Beauchamp Tower conducted trials of motors in 1887 for electric lighting, with John Hopkinson and Kennedy, for the Society of Arts (Journal of the Society of Arts, February 1889). He invented an extended slide-rule with logarithmic scales on metallic tapes, unwound from one roller to another.

I was planning to open this page with a remark that the Tower Engine was nothing to do with Tower Bridge in London. Fortunately I didn't, as there does appear to be some sort of link.

Henry Marc Brunel (born 27 June 1842, London) was the second son of the famous Isambard Kingdom Brunel. Throughout 1886 Beauchamp Tower and Henry Brunel were involved in working on Tower Bridge. From 1880 Henry Brunel was a member of a company promoting Tower's Spherical Engine; another member of the syndicate was Sir Frederick Bramwell. Tower had to demonstrate that the spherical engine could run satisfactorily for three million revolutions before the syndicate would back it. This was achieved and it is said that a considerable number of the engines were then built, though the actual number has so far escaped detection.

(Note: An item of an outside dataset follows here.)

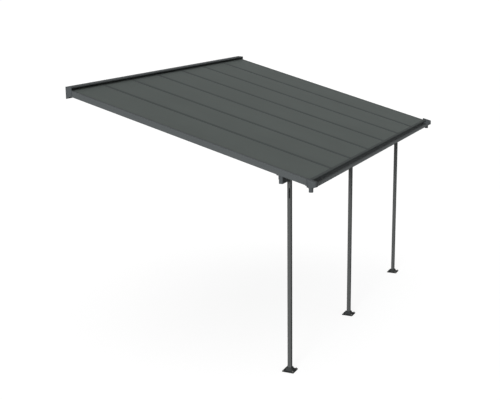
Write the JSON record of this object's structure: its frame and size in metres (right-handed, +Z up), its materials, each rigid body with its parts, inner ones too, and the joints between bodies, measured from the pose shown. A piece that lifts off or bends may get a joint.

One of the strangest things about Mr Tower was that his name echoes part of the Tower of London, which is of course very close to Tower Bridge. There is a "Beauchamp Tower" built around 1275-81, and named after Thomas Beauchamp, Earl of Warwick. I wrote here earlier "I can only assume that Mr Tower's parents had a rather peculiar sense of humour."
In fact the situation is a bit more complicated. His grandfather, Christopher Thomas Tower (1775-1867) married Harriet, daughter of Sir Thomas Beauchamp-Proctor in 1803, so this is where "Beauchamp" enters the Tower family. It still, however, seems a bit strange to take half of a double-barrelled surname and use it as a first name, and it is hard to see that the Tower of London reference is purely a coincidence.

Never let it be said that this site fails to bring you the important details.